Creating Custom Themes
To create your own custom theme, either use Ignition's HTTP OpenAPI (recommended) or create the necessary structure on the filesystem (refer to the structure section above). Use one of the bundled themes as an example. Any derivative themes (light-cool
, dark
, dark-warm
, etc.) will serve as ideal examples for most use cases. We recommend looking at these. The derivative themes simply extend the base theme (light
), but overrides the values of some of the CSS variables that define fundamental colors.
The most important items to remember when authoring your own theme are:
- Ensure that the structure is correct and that an entry file has been defined in the theme resource's
config.json
.
- Order matters. Duplicate rules that come after existing rules will override or supplement depending on declared properties between the two.
- The
light
theme is the base theme, and all themes should extend from this. If any of the rules defined in the provided base theme (light
) are missing from your custom theme, either from not being declared or not being imported, the result of these missing properties will be reflected in your project (for example, a button missing a border). When creating your own custom themes, make sure that rulesets declared in the base theme (light
) exist in your custom theme at all times, unless of course you've accommodated for this in some other way.
- Our updated base themes
light
and dark
can be copied into the core
resources folder by submitting a POST HTTP request {gateway_url}/data/perspective/api/v1/themes/copy-base-themes
. This is to make referencing our base themes easier. The API token used in this request must have write permissions. Any modifications to these copied base themes are ignored.
Migrating to 8.3
In 8.1, theme authorship relied soley on the filesystem. In 8.3, with the new config overhaul and resource collection model, we have had to slightly change the existing theme structure to conform to this new model. The old entry point files that existed at the root of the themes folder (i.e., themes/light.css
, themes/custom-theme.css
, etc.) have been removed. They are no longer used to determine the available themes. Instead, each respective theme gets a config.json
. Within this config file is an isPrivate
property that when set to true will prevent this theme from being listed as an available theme. This is useful in instances where you may have a common or shared set of theme resources that other themes might import or extend. Also within this config is the entrypoint
property that lets us know where to start processing your theme. This is generally an index.css
file that exists within your theme folder (i.e., themes/custom/index.css
). By default it is index.css
, but you may change this if you’d like.
If you followed the structure and format we used for our bundled themes (light, dark, light-cool, dark-warm, etc.), then your themes should migrate successfully. If not, you will likely need to update some of your imports, and in some situations create a new theme. For example, if your old custom-theme.css
entry file had an import like @import “./light.css”

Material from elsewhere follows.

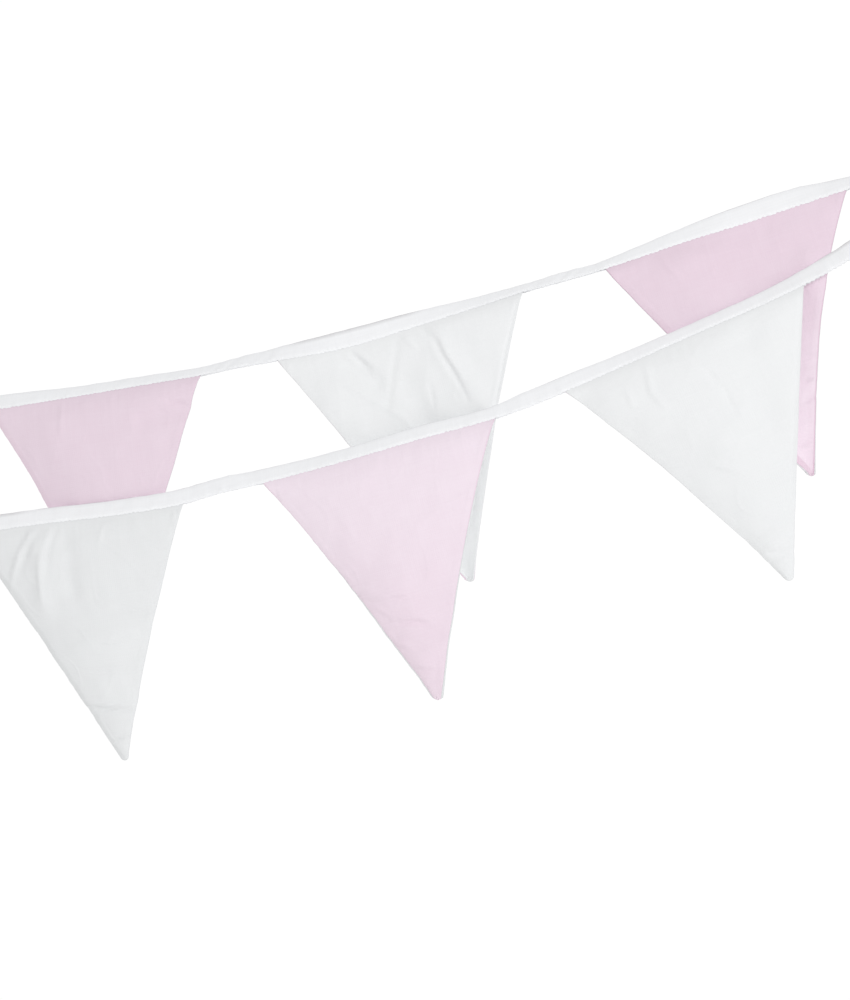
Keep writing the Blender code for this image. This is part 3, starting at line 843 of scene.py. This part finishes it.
def woven_cotton(name, colour, deep, weave, bump):
    """Return plain-woven cotton, washed and pressed: matt, faintly napped, with the grain of its threads.

    The eye sees soft flat colour with faint straight slubs both ways, and a deeper colour from an attribute
    that is painted shade and, near a flag's sewn edge, partly the turned-in cloth behind.
    """
    material, tree = new_material(name)
    cloth = add_node(tree, "UVMap", {}, uv_map="cloth").outputs["UV"]
    warp, weft = (
        add_node(tree, "TexWave", {"Vector": cloth, "Scale": BAND / weave, "Distortion": 0.5, "Detail": 1.0,
                                   "Detail Scale": 0.3}, bands_direction=way)
        for way in "XY"
    )
    threads = add_node(tree, "Math", {0: warp.outputs["Fac"], 1: weft.outputs["Fac"]}, operation="MULTIPLY")
    slubs_each_way = []
    for x, y in ((SLUB_WIDE, SLUB_LONG), (SLUB_LONG, SLUB_WIDE)):
        drawn = add_node(tree, "Mapping", {"Vector": cloth, "Scale": (1 / x, 1 / y, 1)})
        noise = add_node(tree, "TexNoise", {"Vector": drawn.outputs["Vector"], "Scale": 1.0, "Detail": 2.0})
        slubs_each_way.append(noise.outputs["Fac"])
    slubs = add_node(tree, "Math", dict(enumerate(slubs_each_way)), operation="ADD")
    mottle = add_node(tree, "TexNoise", {"Vector": cloth, "Scale": 1 / MOTTLE, "Detail": 3.0,
                                         "Roughness": 0.55})
    uneven = add_node(tree, "Math", {0: slubs.outputs[0], 1: mottle.outputs["Fac"]}, operation="ADD")
    tone = add_node(tree, "MapRange", {"Value": uneven.outputs[0], "From Min": 0.9, "From Max": 2.1,
                                       "To Min": 0.0, "To Max": 0.13})
    # This attribute deepens the colour: painted shade, and on the flags' sides partly the turned-in cloth
    # behind
    turnings_and_shade = add_node(tree, "Attribute", {}, attribute_name="deeper_and_shaded").outputs["Fac"]
    deepened = add_node(tree, "Math", {0: turnings_and_shade, 1: 0.55, 2: tone.outputs["Result"]},
                       operation="MULTIPLY_ADD")
    shade = add_node(tree, "Mix", {"Factor": deepened.outputs[0], COLOUR_A: linear(colour),
                                   COLOUR_B: linear(deep)}, data_type="RGBA")
    height = add_node(tree, "Math", {0: slubs.outputs[0], 1: 0.8, 2: threads.outputs[0]},
                      operation="MULTIPLY_ADD")
    relief = add_node(tree, "Bump", {"Strength": bump, "Distance": 0.12 * MM, "Height": height.outputs[0]})
    shader = add_node(tree, "BsdfPrincipled", {
        "Base Color": shade.outputs[COLOUR_OUT], "Roughness": 0.92, "IOR": 1.47, "Specular IOR Level": 0.25,
        "Sheen Weight": 0.12, "Sheen Roughness": 0.45, "Normal": relief.outputs["Normal"]})
    add_node(tree, "OutputMaterial", {"Surface": shader.outputs[0]})
    return material


def polyester_thread(name, colour):
    """Return spun sewing thread: white, with a little more shine than the cloth it lies on."""
    material, tree = new_material(name)
    place = add_node(tree, "TexCoord", {}).outputs["Object"]
    # The thread's twist is drawn as fine slanting bands
    twist = add_node(tree, "TexWave", {"Vector": place, "Scale": BAND / TWIST}, bands_direction="DIAGONAL")
    relief = add_node(tree, "Bump", {"Strength": 0.3, "Distance": 0.05 * MM,
                                     "Height": twist.outputs["Fac"]})
    shader = add_node(tree, "BsdfPrincipled", {
        "Base Color": linear(colour), "Roughness": 0.6, "IOR": 1.53, "Specular IOR Level": 0.35,
        "Sheen Weight": 0.1, "Normal": relief.outputs["Normal"]})
    add_node(tree, "OutputMaterial", {"Surface": shader.outputs[0]})
    return material


def painted_floor(name, colour, paler):
    """Return a matt painted studio floor with the faint clouds of its roller."""
    material, tree = new_material(name)
    place = add_node(tree, "TexCoord", {}).outputs["Object"]
    clouds = add_node(tree, "TexNoise", {"Vector": place, "Scale": 3.0, "Detail": 3.0})
    shade = add_node(tree, "Mix", {"Factor": clouds.outputs["Fac"], COLOUR_A: linear(colour),
                                   COLOUR_B: linear(paler)}, data_type="RGBA")
    shader = add_node(tree, "BsdfPrincipled", {"Base Color": shade.outputs[COLOUR_OUT], "Roughness": 0.8})
    add_node(tree, "OutputMaterial", {"Surface": shader.outputs[0]})
    return material


# ---------------------------------------------------------------------------------------------------------
# Camera, light and floor
# ---------------------------------------------------------------------------------------------------------

AIM = Vector((-0.4843, -0.0115, -0.3066))
CAMERA_TURN = math.radians(13)
CAMERA_AWAY = 1.5
LENS, SENSOR = 67.5, 36  # in mm
FLOOR_X, FLOOR_Z, FLOOR_RADIUS = -0.48, -1.25, 1.5

LOW_GLOW, HIGH_GLOW = 0.56, 0.70  # the room round the bunting, from the floor to the ceiling
WALL_GLOW = 1.02  # the white wall behind it
# Lamps: name, place, size in metres, power in watts and the place they point at
LAMPS = (("key", (0.60, -2.60, 0.06), 0.7, 30.5, (-0.45, 0, -0.30)),)


def set_camera():
    """Stand the camera level, where the photograph was taken from."""
    data = bpy.data.cameras.new("camera")
    data.lens, data.sensor_width, data.sensor_fit = LENS, SENSOR, "AUTO"
    camera = bpy.data.objects.new("camera", data)
    ahead = Vector((-math.sin(CAMERA_TURN), math.cos(CAMERA_TURN), 0))
    camera.location = AIM - ahead * CAMERA_AWAY
    camera.rotation_euler = (math.pi / 2, 0, CAMERA_TURN)
    bpy.context.scene.collection.objects.link(camera)
    bpy.context.scene.camera = camera


def set_studio():
    """Set a white studio: a lit wall behind, softer light from the front, and a pale floor."""
    scene = bpy.context.scene
    scene.view_settings.view_transform = "Standard"
    scene.world = bpy.data.worlds.new("studio")
    scene.world.use_nodes = True
    tree = scene.world.node_tree
    tree.nodes.clear()
    towards = add_node(tree, "TexCoord", {}).outputs["Generated"]
    parts = add_node(tree, "SeparateXYZ", {"Vector": towards})
    room = add_node(tree, "MapRange", {"Value": parts.outputs["Z"], "From Min": -1.0, "From Max": 1.0,
                                       "To Min": LOW_GLOW, "To Max": HIGH_GLOW})
    wall = add_node(tree, "MapRange", {"Value": parts.outputs["Y"], "From Min": -0.1, "From Max": 0.5})
    light = add_node(tree, "Mix", {"Factor": wall.outputs["Result"], VALUE_A: room.outputs["Result"],
                                   VALUE_B: WALL_GLOW}, data_type="FLOAT")
    glow = add_node(tree, "Background", {"Color": (1, 1, 1, 1), "Strength": light.outputs[0]})
    add_node(tree, "OutputWorld", {"Surface": glow.outputs[0]})

    for name, place, size, power, aim in LAMPS:
        data = bpy.data.lights.new(name, "AREA")
        data.shape, data.size, data.energy = "DISK", size, power
        lamp = bpy.data.objects.new(name, data)
        lamp.location = place
        lamp.rotation_euler = (Vector(aim) - Vector(place)).to_track_quat("-Z", "Y").to_euler()
        scene.collection.objects.link(lamp)

    bm = bmesh.new()
    bmesh.ops.create_circle(bm, cap_ends=True, segments=96, radius=FLOOR_RADIUS)
    bmesh.ops.translate(bm, verts=bm.verts, vec=(FLOOR_X, 0, FLOOR_Z))
    floor = new_piece("studio_floor", bm, painted_floor("matt_painted_floor", "#F2F2F1", "#F8F8F8"))


# ---------------------------------------------------------------------------------------------------------
# The scene
# ---------------------------------------------------------------------------------------------------------

set_camera()
set_studio()
# Each cotton's second colour is the deeper one that painted shade, and on the flags' sides the turned-in
# cloth, mixes towards
white_cotton = woven_cotton("white_plain_weave_cotton", "#EEEFF0", "#D7D9DA", WEAVE, 0.26)
pink_cotton = woven_cotton("pink_plain_weave_cotton", "#F0E4ED", "#D7B9CA", WEAVE, 0.26)
binding_cotton = woven_cotton("white_binding_cotton", "#F8F9FB", "#C6C4C6", BINDING_WEAVE, 0.24)
thread = polyester_thread("white_sewing_thread", "#F8F8F8")
cottons = {"white": white_cotton, "pink": pink_cotton}

for flag in FLAGS:
    make_ply(flag, 1, cottons[flag.face])
    make_ply(flag, -1, cottons[flag.back])
tape = make_tape(binding_cotton)
topstitching = make_topstitching(thread)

, you will need to add @import “../light/index.css”
to your theme's entrypoint file (custom-theme/index.css
). Like we mentioned, we have gotten rid of the old entry files. All external imports or declarations that you might have had in that old entry file, will need to be moved into the new entrypoint file for your theme. Luckily, you can find all of those original migrated files in the .migrated-themes-TIMESTAMP
directory within data/modules/com.inductiveautomation.perspective
. You can reference the old files to help resolve your imports and move to this new structure.
In circumstances where you may have had an old entry file (i.e., themes/test-theme.css
), but no peer directory of the same name (i.e., themes/test-theme
), you will find that we have created one for you as part of the migration process. Within this migrated directory will be an index.css
entrypoint. You will need to update this index.css
to include any imports you might have included in the old entry file. We did not attempt to resolve, modify, or move, any imports during the migration.